The exercise> Read the lines that follow and pick out every one containing the word "MESH".

Scripts that build objects:

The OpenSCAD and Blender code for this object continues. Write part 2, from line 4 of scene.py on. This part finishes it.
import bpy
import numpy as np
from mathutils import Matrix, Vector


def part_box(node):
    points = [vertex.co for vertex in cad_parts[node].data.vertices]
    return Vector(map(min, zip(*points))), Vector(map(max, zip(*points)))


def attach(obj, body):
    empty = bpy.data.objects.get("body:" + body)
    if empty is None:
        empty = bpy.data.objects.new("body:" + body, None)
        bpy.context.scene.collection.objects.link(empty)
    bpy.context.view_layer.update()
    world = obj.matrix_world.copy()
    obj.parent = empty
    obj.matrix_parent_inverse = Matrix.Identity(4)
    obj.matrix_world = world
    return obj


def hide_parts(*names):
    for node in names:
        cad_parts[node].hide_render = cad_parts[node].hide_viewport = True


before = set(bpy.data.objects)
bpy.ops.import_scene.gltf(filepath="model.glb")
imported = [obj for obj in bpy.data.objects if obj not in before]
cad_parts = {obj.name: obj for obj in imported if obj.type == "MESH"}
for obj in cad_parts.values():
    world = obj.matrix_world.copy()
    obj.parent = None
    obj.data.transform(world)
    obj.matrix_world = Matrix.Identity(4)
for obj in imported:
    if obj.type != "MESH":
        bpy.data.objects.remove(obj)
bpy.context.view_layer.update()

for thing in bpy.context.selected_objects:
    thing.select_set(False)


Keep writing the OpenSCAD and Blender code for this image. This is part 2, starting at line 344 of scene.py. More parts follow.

Answer to the problem>
cad_parts = {obj.name: obj for obj in imported if obj.type == "MESH"}
    if obj.type != "MESH":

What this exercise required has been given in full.